We are thinking of what 8 of us can do for an act for the Circus School recital in the spring. Probably a strength and balance kind of thing, where we loft small children and balance large ones, and the other grownups. It is fun to think about. Our teacher is gaining confidence and skill teaching, and it is nice to be able to tell her that.

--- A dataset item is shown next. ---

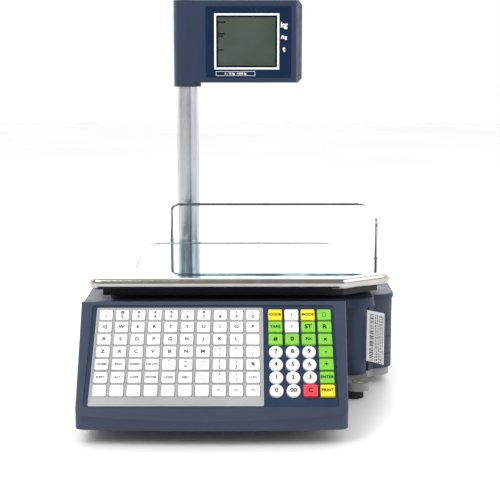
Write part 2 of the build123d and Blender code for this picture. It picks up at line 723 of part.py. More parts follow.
BUTTON_X, BUTTON_Z, BUTTON_R = 125.6, 73.6, 6.5
NOSE_Y = NOSE_CENTER[1] - NOSE_R
nose_front = Plane.XZ.offset(-NOSE_Y)

with BuildPart() as printer_front_cover:
    with BuildSketch(Plane.XY.offset(BASE_TOP)):
        with BuildLine():
            Polyline((BAY_X + 2.3, NOSE_Y + WALL), (BAY_X + 2.3, NOSE_Y), (NOSE_CENTER[0], NOSE_Y))
            outside = CenterArc(NOSE_CENTER, NOSE_R, -90, 90 + NOSE_END)
            inside = CenterArc(NOSE_CENTER, NOSE_R - WALL, NOSE_END, -90 - NOSE_END)
            Line(outside @ 1, inside @ 0)
            Line(inside @ 1, (BAY_X + 2.3, NOSE_Y + WALL))
        make_face()
    extrude(amount=LIP_BOTTOM - BASE_TOP)
    with BuildSketch(nose_front):
        with Locations((BUTTON_X, BUTTON_Z)):
            Circle(BUTTON_R + 0.15)
    extrude(amount=-WALL, mode=Mode.SUBTRACT)
finish(printer_front_cover, "printer_front_cover")

with BuildPart() as release_button:
    with BuildSketch(nose_front.offset(-WALL - 1.6)):
        with Locations((BUTTON_X, BUTTON_Z)):
            Circle(BUTTON_R + 1.8)
    extrude(amount=1.5)
    with BuildSketch(nose_front.offset(-WALL - 1.6)):
        with Locations((BUTTON_X, BUTTON_Z)):
            Circle(BUTTON_R)
    extrude(amount=WALL + 2.2)
    fillet(release_button.edges().group_by(Axis.Y)[0], 0.6)
finish(release_button, "release_button")

DOOR_BOTTOM, DOOR_TOP = BASE_TOP + 0.5, LIP_BOTTOM - 0.4
GROOVE_Z = (40.4, 63.0, 85.6)
SLOT_EDGE = (163.6, -58.6)
with BuildPart() as printer_door:
    with BuildSketch(Plane.XY.offset(DOOR_BOTTOM)):
        with BuildLine():
            Line(SLOT_EDGE, (CORNER_CENTER[0], CORNER_CENTER[1] - CORNER_R))
            corner = CenterArc(CORNER_CENTER, CORNER_R, -90, 90)
            side = Line(corner @ 1, (BODY_X, HINGE[1] - HINGE_R - 0.7))
            Line(side @ 1, (BODY_X - WALL, HINGE[1] - HINGE_R - 0.7))
            Line((BODY_X - WALL, HINGE[1] - HINGE_R - 0.7), (BODY_X - WALL, CORNER_CENTER[1]))
            inner = CenterArc(CORNER_CENTER, CORNER_R - WALL, 0, -96)
            Line(inner @ 1, (SLOT_EDGE[0] - 2.1, SLOT_EDGE[1] + 1.4))
            Line((SLOT_EDGE[0] - 2.1, SLOT_EDGE[1] + 1.4), SLOT_EDGE)
        make_face()
    extrude(amount=DOOR_TOP - DOOR_BOTTOM)
    # hinge knuckles above and below the housing's own
    for low, high in ((DOOR_BOTTOM, KNUCKLES[0] - 0.3), (KNUCKLES[1] + 0.3, DOOR_TOP)):
        with BuildSketch(Plane.XY.offset(low)):
            with Locations(HINGE):
                Circle(HINGE_R)
            with Locations((HINGE[0] - HINGE_R, HINGE[1])):
                Rectangle(2 * HINGE_R, HINGE_R + 2, align=(Align.MIN, Align.MAX))
            with Locations(HINGE):
                Circle(PIN_R + SHAFT_GAP, mode=Mode.SUBTRACT)
        extrude(amount=high - low)
    # grip grooves round the corner
    for groove in GROOVE_Z:
        with BuildSketch(Plane.XY.offset(groove - 1.1)):
            add(body_sketch(0, 1, -0.9))
            with Locations((186, -60)):
                Rectangle(20, 130, align=(Align.MIN, Align.MIN), mode=Mode.INTERSECT)
        extrude(amount=2.2, mode=Mode.SUBTRACT)
finish(printer_door, "printer_door")

with BuildPart() as door_hinge_pin:
    with BuildSketch(Plane.XY.offset(DOOR_BOTTOM + 2)):
        with Locations(HINGE):
            Circle(PIN_R)
    extrude(amount=DOOR_TOP - DOOR_BOTTOM - 4)
finish(door_hinge_pin, "door_hinge_pin")

# ---------------------------------------------------------------- keyboard console
CONSOLE_REAR = -164.0
CONSOLE_FRONT = -278.5
CONSOLE_BULGE = 6.2
CONSOLE_BOTTOM = 18.5
CONSOLE_REAR_X = (-188.5, 123.5)
CONSOLE_FRONT_X = (-182.0, 118.0)
FACE_WALL = 5.0
POCKET = (282.5, 136.3)
POCKET_CENTER = (-33.25, -53.55)
POCKET_DEPTH = 2.4
LEDGE = 2.0
FASCIA_T = 1.6
PRESET_FRAME = (194.5, 131.4)
PRESET_FRAME_CENTER = (-71.75, -54.8)
NECK_X = (-184.0, 106.0)
NECK_TOP = 122.0


def console_block(inset, depth):
    """Solid wedge of the console, its walls moved inward by inset and its face sunk by depth."""
    rear, front = CONSOLE_REAR - inset, CONSOLE_FRONT + inset
    middle = (CONSOLE_FRONT_X[0] + CONSOLE_FRONT_X[1]) / 2
    with BuildPart() as wedge:
        with BuildSketch(Plane.XY.offset(CONSOLE_BOTTOM)) as plan:
            with BuildLine():
                Polyline(
                    (CONSOLE_FRONT_X[1] - inset, front),
                    (CONSOLE_REAR_X[1] - inset, rear),
                    (CONSOLE_REAR_X[0] + inset, rear),
                    (CONSOLE_FRONT_X[0] + inset, front),
                )
                ThreePointArc(
                    (CONSOLE_FRONT_X[0] + inset, front),
                    (middle, front - CONSOLE_BULGE),
                    (CONSOLE_FRONT_X[1] - inset, front),
                )
            make_face()
            corners = plan.vertices().filter_by_position(Axis.Y, front - 0.1, front + 0.1)
            fillet(corners, 10 - inset)
        extrude(amount=150 - CONSOLE_BOTTOM)
        split(bisect_by=face.offset(-depth), keep=Keep.BOTTOM)
    return wedge.part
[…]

St. Brigid’s day (yesterday)

To my sorrow, I missed this: Second Annual Brigid in Cyberspace Silent Poetry Reading. If Brigid will accept latecomers, I humbly submit the following:

THE VOICE YOU HEAR WHEN YOU READ SILENTLY

is not silent, it is a speaking –
out-loud voice in your head: it is spoken
a voice is saying it
as you read. It’s the writer’s words,
or course, in the literary sense
his or her "voice" but the sound
of that voice is the sound of your voice.
Not the sound your friends know
or the sound of a tape played back
but your voice
caught in the dark cathedral
of your skull, your voice heard
by an internal ear informed by internal abstracts
and what you know by feeling,
having felt. It is your voice
saying, for example, the word "barn"
that the writer srote
but the "barn" you say
is a barn you know or knew. The voice
in your head, speaking as you read,
never says anything neutrally– some people
hated the barn they knew,
some people love the barn they know
so you hear the word loaded
and in a sensory constellation
is lit: horse-gnawed stalls,
hayloft, black heat tape wrapping
a water pipe, a slippery
spilled chirrr of oats from a split sack,
the bony filthy haunches of cows. . .
And "barn" is only a noun– no verb
or subject has entered into the sentence yet!
The voice you hear when you read to yourself
is the clearest voice: you speak it
speaking to you.

                                        — Thomas Lux

It was in a New Yorker years ago, and has been on my fridge since then.

I’ll be back with a postcard after Family Circus.

bar key bar


Feb 2
Originally uploaded by Dancing Crow.

The house is so quiet when I half the number of girls in it!

I managed to accomplish this for my postcard requirement, plus an illustration for Illustration Friday, plus almost finishing my journal page.

If I stop writing, I can go trim it and back it and bind it and post it.